ドイツのヘルムート・ゲーキング欧州議会議員は、BRICS諸国が将来の世界経済を形成する上で極めて重要な役割を担っていることを認識し、BRICS諸国との寛容、団結、協力の必要性を強調した。

「私たちには寛容さ、受容、そして共にあり、共に働くという真の意志が必要である。BRICS諸国は将来のために、そして経済に目を向ければ、極めて重要だ」とゲーキングは強調した。

「アイデンティティと民主主義(Identity and Democracy)」グループのメンバーであるオランダのマルセル・デ・グラーフ欧州議会議員は、EUの新植民地主義的アプローチを批判した。経済関係の見直しを求め、BRICSを含む発展途上国との対等なパートナーシップを促した。

「現在、EUは鏡を見ておらず、自らウクライナの政権交代を引き起こし、事実上ロシアの安全保障を危うくしたことに気づいていない。BRICSに接近するために必要なことは、鏡を見始め、本当に鏡を見て、経済的な観点から対等に協力し始めることだ。経済から始め、他国の自主性を尊重することだ」とデ・グラーフ議員は述べた。

フランス選出の欧州議会議員フランス・ジャメ氏は、EU自身の経験や目的のみに基づく狭い世界観の回避の重要性を強調し、EUがBRICSとの対話に参加する用意があることを示し、経済、民主主義、金融など、さまざまな問題について世界と開かれた議論を行うことの重要性を強調した。

「私たちは、自分たちの経験や目標に基づいて、自分たちのプリズムを通して世界を見ることはできない。私たちは新しいプロセスの始まりにいると信じている。私は、BRICS諸国と対話ができるようになることに興味がある。」

欧州経済社会委員会のアンリ・マロッセ前委員長は、制裁の有効性に疑問を呈し、一般市民への影響を強調した。

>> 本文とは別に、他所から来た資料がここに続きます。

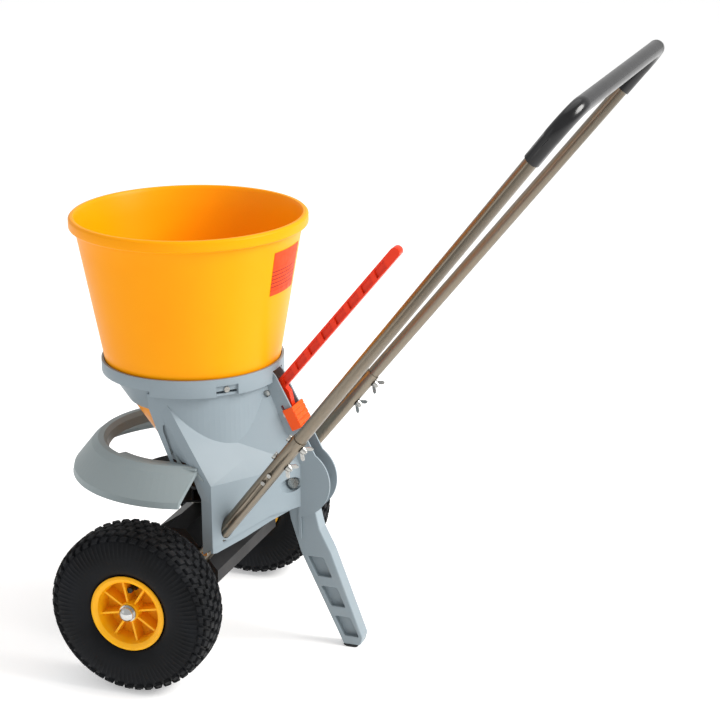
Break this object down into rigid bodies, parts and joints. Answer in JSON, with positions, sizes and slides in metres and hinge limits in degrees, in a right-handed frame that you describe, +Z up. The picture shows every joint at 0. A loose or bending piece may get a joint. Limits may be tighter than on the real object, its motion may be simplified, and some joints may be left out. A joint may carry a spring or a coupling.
{
  "type": "walk-behind broadcast spreader",
  "caption": "Walk-behind spreader: tapered round hopper on a moulded frame, ground-driven spinner under a deflector skirt, tyred wheels, bow handle and folding stand.",
  "frame": {"origin": "centre of the bounding box in plan, at floor level, with both tyres and the stand leg on the floor", "axes": "+Z up, +X to the rear where the handle is, +Y to the right-hand side of the machine seen by the person pushing it"},
  "size_m": [0.8696, 0.562, 0.941],
  "materials": {
    "amber_plastic": "injection-moulded polyethylene, semi-gloss",
    "grey_plastic": "moulded plastic, fine satin texture",
    "skirt_plastic": "moulded plastic, satin",
    "black_plastic": "glass-filled plastic",
    "label": "printed film, plain panel",
    "red_plastic": "moulded plastic, semi-gloss",
    "orange_plastic": "moulded plastic, semi-gloss",
    "tyre": "black rubber, block tread",
    "black_rubber": "smooth black rubber",
    "tube_steel": "drawn stainless tube, faint long polish marks",
    "gear_steel": "sintered steel, oiled",
    "nylon": "natural nylon",
    "chrome": "bright plated",
    "zinc": "bright zinc plate"
  },
  "bodies": {
    "machine": {"hopper": "amber_plastic", "hopper_label": "label", "hopper_ring": "grey_plastic", "ring_screws": "zinc", "frame_left": "grey_plastic", "frame_right": "grey_plastic", "frame_screws": "zinc", "deflector_skirt": "skirt_plastic", "skirt_screws": "zinc", "outlet_plate": "black_plastic", "outlet_screws": "zinc", "shaft_bush_upper": "nylon", "shaft_bush_lower": "nylon", "gear_case_left": "black_plastic", "gear_case_right": "black_plastic", "gear_case_screws": "zinc", "axle_bushes": "nylon", "lower_tube_left": "tube_steel", "lower_tube_right": "tube_steel", "handle_tube": "tube_steel", "grip_sleeve": "black_rubber", "tube_bolts": "zinc", "wing_nuts": "zinc", "tube_rivets": "zinc", "tube_screws": "zinc", "lever_pin": "zinc", "leg_bolt": "zinc", "cheek_screws": "zinc"},
    "wheel_left": {"tyre_left": "tyre", "rim_left": "amber_plastic", "valve_left": "black_rubber"},
    "drive": {"tyre_right": "tyre", "rim_right": "amber_plastic", "valve_right": "black_rubber", "axle": "tube_steel", "crown_gear": "gear_steel", "hub_nuts": "chrome", "axle_washers": "zinc"},
    "spinner": {"spinner_disc": "black_plastic", "disc_clamp_nut": "zinc", "spinner_shaft": "tube_steel", "agitator": "tube_steel", "drive_pinion": "gear_steel"},
    "lever": {"dosing_lever": "red_plastic"},
    "gate": {"dosing_gate": "tube_steel", "gate_link": "tube_steel"},
    "stop": {"stop_block": "orange_plastic"},
    "stand": {"stand_leg": "grey_plastic", "leg_sole": "black_plastic"}
  },
  "joints": [
    {"name": "wheel_left_spin", "type": "hinge", "parent": "machine", "child": "wheel_left", "pos_m": [-0.24071, -0.233, 0.13], "axis": [0, 1, 0], "continuous": true},
    {"name": "drive_spin", "type": "hinge", "parent": "machine", "child": "drive", "pos_m": [-0.24071, 0, 0.13], "axis": [0, 1, 0], "continuous": true},
    {"name": "spinner_spin", "type": "hinge", "parent": "machine", "child": "spinner", "pos_m": [-0.24071, 0, 0.25], "axis": [0, 0, 1], "continuous": true},
    {"name": "lever_hinge", "type": "hinge", "parent": "machine", "child": "lever", "pos_m": [-0.08071, 0, 0.378], "axis": [0, 1, 0], "range_deg": [-4, 12]},
    {"name": "gate_slide", "type": "slide", "parent": "machine", "child": "gate", "axis": [1, 0, 0], "range_m": [-0.0178, 0.006]},
    {"name": "stop_slide", "type": "slide", "parent": "machine", "child": "stop", "axis": [0.454, 0, -0.891], "range_m": [0, 0.04]},
    {"name": "stand_fold", "type": "hinge", "parent": "machine", "child": "stand", "pos_m": [-0.06771, 0, 0.27], "axis": [0, 1, 0], "range_deg": [-78, 0]}
  ],
  "couplings": [
    {"joint": "spinner_spin", "follows": "drive_spin", "ratio": -4},
    {"joint": "gate_slide", "follows": "lever_hinge", "m_per_rad": -0.084}
  ]
}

各派閥の代表者が参加した今回の会議では、世界経済の今後の成長にとってBRICS諸国が基本的に重要であることが強調された。EUがこの移り変わる情勢を乗り越えていく中で、オープンで建設的な対話は、地域間の永続的な関係を築くための重要な要素として浮上している。

EUとBRICSの関係に関する初の会議がブリュッセルの欧州議会で開催され、22人の欧州議会議員とBRICS諸国の代表者が「BRICSの台頭する力: 欧州連合への影響」について議論した。

注目すべき出席者には、中国、インド、サウジアラビア、ドイツ、フランス、ギリシャ、オランダ、そして現在欧州理事会の議長国を務めるスペインなどの国々の副代表が含まれていた。参加者全員が、BRICSが世界経済の成長において極めて重要な役割を担っていることを認め、政治的な相違がある中でその重要性を強調した。